***** EXCERPTED DATA

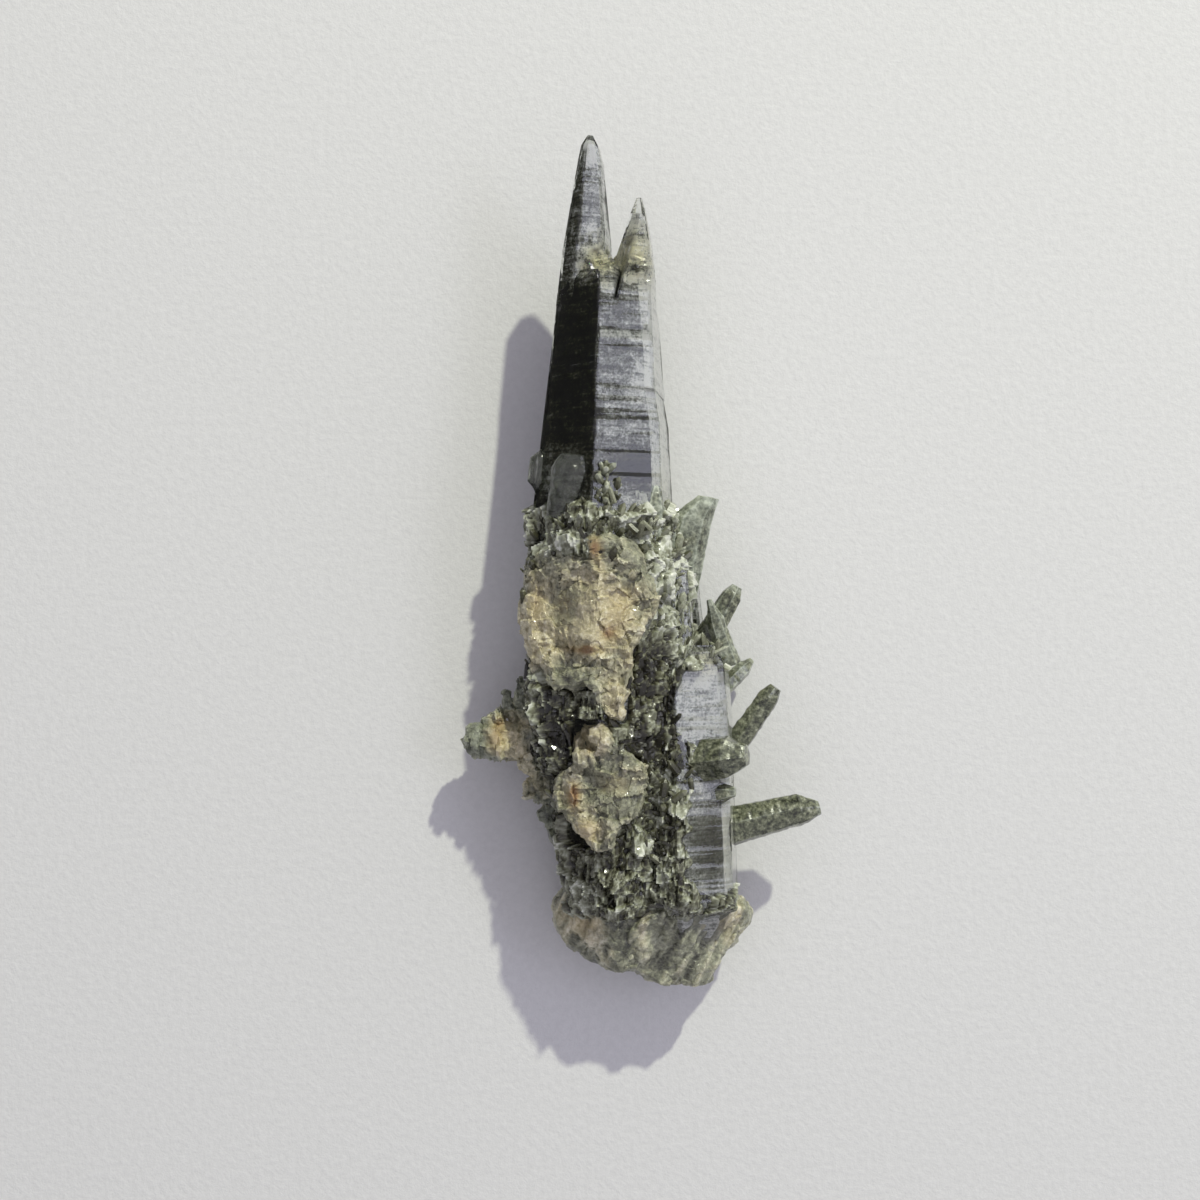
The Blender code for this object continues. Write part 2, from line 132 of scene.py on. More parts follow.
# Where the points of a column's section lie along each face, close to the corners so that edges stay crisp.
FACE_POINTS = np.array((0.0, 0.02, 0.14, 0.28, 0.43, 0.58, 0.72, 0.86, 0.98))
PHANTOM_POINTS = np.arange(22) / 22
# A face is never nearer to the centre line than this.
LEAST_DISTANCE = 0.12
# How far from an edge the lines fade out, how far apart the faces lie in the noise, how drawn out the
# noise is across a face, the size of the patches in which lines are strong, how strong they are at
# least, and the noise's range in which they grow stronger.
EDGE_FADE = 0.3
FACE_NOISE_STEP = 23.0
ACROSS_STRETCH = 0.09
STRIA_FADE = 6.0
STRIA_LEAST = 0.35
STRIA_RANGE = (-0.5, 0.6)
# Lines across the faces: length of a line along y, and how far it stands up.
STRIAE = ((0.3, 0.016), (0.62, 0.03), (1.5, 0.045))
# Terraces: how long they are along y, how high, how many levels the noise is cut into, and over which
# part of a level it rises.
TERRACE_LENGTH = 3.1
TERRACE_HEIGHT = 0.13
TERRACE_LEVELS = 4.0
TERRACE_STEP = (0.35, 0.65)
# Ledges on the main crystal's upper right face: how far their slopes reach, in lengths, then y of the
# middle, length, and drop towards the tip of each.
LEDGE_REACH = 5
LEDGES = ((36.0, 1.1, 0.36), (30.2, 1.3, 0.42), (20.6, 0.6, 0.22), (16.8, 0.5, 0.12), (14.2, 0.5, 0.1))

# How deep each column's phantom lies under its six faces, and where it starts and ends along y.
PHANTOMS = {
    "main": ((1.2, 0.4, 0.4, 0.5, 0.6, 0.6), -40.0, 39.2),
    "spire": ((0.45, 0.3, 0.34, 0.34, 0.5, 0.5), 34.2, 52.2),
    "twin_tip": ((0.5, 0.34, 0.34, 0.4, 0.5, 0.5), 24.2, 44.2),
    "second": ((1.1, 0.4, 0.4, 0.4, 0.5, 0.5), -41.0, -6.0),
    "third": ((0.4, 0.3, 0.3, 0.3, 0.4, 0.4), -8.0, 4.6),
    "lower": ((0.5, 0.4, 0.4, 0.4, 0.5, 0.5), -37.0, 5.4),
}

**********
***** EXCERPTED DATA

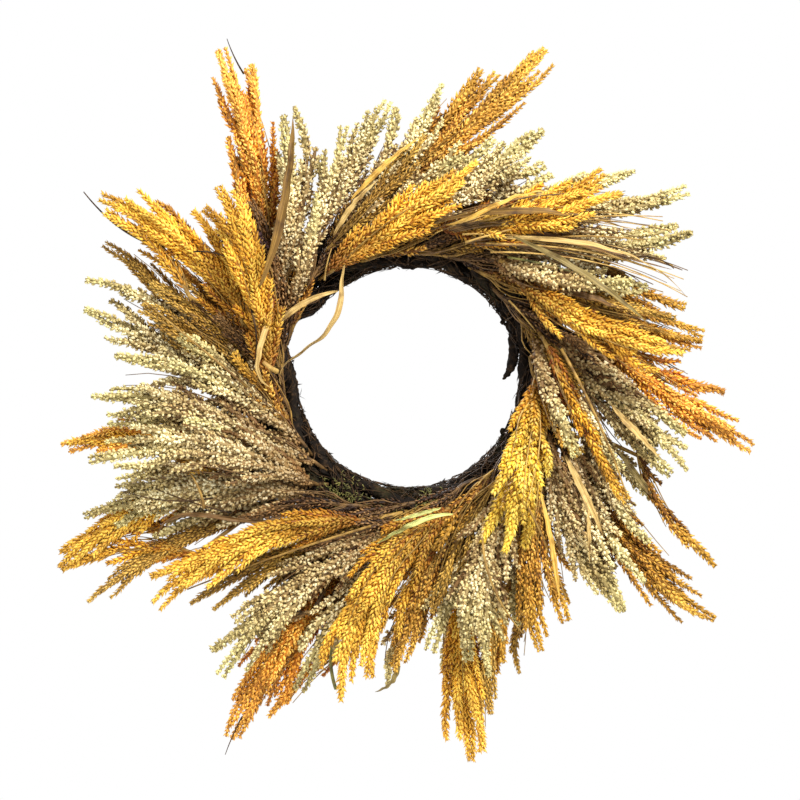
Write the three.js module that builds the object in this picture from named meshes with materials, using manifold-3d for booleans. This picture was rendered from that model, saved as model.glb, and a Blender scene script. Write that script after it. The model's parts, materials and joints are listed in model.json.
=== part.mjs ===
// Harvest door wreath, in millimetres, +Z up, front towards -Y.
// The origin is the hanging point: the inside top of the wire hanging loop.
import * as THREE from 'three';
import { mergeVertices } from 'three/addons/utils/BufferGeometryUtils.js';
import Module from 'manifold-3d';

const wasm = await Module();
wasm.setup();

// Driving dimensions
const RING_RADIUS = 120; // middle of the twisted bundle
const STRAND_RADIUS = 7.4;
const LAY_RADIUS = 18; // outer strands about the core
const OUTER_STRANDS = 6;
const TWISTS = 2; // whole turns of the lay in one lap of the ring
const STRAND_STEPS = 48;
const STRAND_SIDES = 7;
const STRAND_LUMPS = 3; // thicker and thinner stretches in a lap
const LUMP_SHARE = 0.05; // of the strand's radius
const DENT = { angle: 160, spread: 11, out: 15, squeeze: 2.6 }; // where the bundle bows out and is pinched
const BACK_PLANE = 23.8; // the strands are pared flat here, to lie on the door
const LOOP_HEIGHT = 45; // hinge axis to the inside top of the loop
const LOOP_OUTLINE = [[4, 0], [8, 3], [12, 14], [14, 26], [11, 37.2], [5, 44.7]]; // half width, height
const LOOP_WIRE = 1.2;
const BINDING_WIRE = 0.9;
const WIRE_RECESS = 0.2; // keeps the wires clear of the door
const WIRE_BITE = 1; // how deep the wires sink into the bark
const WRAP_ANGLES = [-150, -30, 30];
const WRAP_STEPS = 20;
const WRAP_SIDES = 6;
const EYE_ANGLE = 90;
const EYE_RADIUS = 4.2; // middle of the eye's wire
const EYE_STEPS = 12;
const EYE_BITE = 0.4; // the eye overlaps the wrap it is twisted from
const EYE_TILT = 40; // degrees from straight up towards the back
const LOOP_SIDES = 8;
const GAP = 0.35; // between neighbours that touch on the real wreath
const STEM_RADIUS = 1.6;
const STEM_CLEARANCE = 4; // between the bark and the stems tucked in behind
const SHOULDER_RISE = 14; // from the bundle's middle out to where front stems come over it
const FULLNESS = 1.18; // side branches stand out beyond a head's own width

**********
***** EXCERPTED DATA

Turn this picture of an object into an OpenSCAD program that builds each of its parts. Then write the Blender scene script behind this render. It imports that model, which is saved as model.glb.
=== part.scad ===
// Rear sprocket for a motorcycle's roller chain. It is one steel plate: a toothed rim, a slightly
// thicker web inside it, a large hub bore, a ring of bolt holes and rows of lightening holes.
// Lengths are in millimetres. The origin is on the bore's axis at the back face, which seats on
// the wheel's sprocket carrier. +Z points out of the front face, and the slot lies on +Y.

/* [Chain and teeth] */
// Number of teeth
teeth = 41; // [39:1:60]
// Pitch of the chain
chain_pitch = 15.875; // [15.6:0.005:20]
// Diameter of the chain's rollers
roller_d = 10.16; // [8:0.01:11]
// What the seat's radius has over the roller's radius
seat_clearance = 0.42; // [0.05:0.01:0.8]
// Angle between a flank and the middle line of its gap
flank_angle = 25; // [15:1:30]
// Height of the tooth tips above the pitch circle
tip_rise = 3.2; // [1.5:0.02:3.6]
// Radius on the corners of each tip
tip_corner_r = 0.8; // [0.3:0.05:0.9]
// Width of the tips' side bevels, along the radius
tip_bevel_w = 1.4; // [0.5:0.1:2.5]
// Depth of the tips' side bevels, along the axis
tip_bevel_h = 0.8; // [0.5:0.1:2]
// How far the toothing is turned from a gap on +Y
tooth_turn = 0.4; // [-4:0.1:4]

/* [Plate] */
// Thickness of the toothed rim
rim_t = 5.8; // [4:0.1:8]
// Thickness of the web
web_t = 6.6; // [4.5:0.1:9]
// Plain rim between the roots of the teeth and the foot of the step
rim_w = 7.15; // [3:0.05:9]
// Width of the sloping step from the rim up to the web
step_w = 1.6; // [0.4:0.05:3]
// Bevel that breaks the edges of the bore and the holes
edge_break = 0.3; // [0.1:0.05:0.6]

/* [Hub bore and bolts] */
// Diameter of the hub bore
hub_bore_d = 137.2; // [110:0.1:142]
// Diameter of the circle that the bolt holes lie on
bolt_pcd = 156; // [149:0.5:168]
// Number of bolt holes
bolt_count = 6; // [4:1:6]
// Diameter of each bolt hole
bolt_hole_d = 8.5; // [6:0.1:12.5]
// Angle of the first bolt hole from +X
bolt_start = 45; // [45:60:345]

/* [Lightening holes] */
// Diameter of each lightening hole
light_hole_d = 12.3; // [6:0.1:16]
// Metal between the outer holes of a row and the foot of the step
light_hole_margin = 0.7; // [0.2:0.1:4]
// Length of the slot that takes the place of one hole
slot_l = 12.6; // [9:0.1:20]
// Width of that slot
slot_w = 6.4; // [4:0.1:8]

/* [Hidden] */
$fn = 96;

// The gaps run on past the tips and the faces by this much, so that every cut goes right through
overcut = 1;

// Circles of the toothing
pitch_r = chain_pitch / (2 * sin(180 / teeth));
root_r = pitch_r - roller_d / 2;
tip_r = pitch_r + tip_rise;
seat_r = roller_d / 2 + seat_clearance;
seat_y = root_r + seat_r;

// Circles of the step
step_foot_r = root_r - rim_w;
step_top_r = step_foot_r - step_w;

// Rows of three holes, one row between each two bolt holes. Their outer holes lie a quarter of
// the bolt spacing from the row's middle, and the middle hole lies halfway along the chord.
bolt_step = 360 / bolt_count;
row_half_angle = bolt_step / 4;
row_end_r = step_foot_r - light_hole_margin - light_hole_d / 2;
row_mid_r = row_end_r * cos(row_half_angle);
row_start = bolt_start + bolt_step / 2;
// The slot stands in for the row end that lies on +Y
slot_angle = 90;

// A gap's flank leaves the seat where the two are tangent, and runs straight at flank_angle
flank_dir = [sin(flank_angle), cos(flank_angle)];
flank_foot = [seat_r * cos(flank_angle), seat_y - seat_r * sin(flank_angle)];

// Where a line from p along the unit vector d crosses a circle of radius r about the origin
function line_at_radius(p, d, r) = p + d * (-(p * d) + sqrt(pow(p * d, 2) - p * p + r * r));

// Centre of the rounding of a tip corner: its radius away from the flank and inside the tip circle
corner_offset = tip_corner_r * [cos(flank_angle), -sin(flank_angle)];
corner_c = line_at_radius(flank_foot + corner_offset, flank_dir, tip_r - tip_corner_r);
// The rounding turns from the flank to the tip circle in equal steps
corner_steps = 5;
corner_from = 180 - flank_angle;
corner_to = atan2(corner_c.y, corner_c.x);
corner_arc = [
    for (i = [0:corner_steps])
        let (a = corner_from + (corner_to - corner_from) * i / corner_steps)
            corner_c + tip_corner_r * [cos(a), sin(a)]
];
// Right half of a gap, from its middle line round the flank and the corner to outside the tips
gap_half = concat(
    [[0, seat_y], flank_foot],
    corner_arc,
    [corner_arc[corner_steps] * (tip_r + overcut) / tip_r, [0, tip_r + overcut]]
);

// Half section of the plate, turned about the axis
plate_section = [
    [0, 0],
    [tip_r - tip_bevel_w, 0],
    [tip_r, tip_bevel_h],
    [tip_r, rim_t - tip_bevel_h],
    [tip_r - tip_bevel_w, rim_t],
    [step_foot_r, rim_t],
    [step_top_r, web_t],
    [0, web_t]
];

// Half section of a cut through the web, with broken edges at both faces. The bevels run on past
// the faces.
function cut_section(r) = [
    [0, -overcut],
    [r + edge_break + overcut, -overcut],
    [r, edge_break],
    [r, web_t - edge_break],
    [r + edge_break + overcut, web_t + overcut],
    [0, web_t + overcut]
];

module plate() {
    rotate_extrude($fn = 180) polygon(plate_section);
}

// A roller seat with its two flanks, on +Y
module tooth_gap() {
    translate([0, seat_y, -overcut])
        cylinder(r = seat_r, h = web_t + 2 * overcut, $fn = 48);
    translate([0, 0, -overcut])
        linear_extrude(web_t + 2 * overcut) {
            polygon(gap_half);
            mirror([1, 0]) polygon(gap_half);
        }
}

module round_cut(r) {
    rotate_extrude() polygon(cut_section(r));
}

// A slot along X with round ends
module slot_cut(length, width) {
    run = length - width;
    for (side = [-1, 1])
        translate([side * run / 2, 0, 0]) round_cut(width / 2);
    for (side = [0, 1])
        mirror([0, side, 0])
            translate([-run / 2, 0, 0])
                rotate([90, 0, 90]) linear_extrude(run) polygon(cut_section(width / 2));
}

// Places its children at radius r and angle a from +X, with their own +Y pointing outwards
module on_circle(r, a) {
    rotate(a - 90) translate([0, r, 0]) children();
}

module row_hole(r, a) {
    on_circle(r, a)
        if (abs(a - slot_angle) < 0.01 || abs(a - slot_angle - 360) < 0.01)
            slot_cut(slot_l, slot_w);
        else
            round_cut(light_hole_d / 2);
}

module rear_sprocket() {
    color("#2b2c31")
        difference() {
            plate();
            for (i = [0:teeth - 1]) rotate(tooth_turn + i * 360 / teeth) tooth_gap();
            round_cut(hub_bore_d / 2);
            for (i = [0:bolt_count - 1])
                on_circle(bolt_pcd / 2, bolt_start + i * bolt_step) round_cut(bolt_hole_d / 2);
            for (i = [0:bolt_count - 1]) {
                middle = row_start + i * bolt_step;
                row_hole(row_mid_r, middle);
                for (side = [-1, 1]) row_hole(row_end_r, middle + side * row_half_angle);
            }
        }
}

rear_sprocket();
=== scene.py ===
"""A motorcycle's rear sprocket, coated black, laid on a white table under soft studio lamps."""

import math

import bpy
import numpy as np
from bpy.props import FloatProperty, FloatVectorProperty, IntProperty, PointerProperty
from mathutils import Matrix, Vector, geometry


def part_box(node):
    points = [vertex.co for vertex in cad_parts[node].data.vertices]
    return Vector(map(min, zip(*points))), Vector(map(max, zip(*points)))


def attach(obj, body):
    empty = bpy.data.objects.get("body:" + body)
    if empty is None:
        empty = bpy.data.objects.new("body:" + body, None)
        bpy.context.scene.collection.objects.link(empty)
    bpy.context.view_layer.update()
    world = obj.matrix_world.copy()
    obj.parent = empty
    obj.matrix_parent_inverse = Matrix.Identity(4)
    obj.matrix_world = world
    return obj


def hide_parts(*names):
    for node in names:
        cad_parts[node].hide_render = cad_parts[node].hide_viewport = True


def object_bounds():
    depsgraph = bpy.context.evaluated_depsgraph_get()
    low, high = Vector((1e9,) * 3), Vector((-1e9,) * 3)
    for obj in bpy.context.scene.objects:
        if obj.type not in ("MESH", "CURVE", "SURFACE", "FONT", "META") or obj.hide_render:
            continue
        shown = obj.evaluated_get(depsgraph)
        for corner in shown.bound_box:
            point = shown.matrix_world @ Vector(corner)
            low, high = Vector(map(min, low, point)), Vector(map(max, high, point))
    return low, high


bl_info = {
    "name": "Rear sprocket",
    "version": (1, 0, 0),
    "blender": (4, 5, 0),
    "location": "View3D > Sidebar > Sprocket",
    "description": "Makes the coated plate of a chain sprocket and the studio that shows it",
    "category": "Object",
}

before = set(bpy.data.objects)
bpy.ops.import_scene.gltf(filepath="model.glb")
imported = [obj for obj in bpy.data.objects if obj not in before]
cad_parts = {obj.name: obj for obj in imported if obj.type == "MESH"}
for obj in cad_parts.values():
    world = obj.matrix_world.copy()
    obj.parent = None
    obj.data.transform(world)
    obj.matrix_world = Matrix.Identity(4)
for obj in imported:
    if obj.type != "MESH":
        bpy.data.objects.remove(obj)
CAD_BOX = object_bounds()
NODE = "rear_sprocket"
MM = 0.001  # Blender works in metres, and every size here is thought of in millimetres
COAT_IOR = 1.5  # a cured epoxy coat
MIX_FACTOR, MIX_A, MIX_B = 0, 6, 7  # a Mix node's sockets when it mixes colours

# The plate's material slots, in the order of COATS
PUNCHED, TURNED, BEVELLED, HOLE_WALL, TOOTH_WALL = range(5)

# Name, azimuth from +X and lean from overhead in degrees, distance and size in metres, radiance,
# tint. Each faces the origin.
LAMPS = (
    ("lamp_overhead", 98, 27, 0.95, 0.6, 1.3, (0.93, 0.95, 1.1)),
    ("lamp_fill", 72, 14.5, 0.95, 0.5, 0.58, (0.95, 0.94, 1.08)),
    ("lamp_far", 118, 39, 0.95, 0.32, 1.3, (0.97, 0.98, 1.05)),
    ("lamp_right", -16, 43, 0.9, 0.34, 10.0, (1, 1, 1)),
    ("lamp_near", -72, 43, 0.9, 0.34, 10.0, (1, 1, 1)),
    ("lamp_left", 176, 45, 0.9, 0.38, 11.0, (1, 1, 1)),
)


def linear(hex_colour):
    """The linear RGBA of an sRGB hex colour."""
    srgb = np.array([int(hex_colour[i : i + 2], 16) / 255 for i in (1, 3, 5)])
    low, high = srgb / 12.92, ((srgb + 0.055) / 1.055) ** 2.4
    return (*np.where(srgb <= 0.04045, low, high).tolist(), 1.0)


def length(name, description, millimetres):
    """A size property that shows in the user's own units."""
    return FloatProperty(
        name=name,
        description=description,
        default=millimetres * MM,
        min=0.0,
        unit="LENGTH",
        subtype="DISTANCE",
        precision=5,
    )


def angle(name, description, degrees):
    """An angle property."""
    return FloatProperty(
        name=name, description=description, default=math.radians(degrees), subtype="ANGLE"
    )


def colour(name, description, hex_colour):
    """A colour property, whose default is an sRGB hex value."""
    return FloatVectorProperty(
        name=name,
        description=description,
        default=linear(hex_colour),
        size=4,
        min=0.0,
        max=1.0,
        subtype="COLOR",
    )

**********

*WHAT IS ASKED*: Output exactly the lines running from the line containing "middle = row_start" through the line containing "if empty is", and only those lines.

*TASK RESULT*:
                middle = row_start + i * bolt_step;
                row_hole(row_mid_r, middle);
                for (side = [-1, 1]) row_hole(row_end_r, middle + side * row_half_angle);
            }
        }
}

rear_sprocket();
=== scene.py ===
"""A motorcycle's rear sprocket, coated black, laid on a white table under soft studio lamps."""

import math

import bpy
import numpy as np
from bpy.props import FloatProperty, FloatVectorProperty, IntProperty, PointerProperty
from mathutils import Matrix, Vector, geometry


def part_box(node):
    points = [vertex.co for vertex in cad_parts[node].data.vertices]
    return Vector(map(min, zip(*points))), Vector(map(max, zip(*points)))


def attach(obj, body):
    empty = bpy.data.objects.get("body:" + body)
    if empty is None:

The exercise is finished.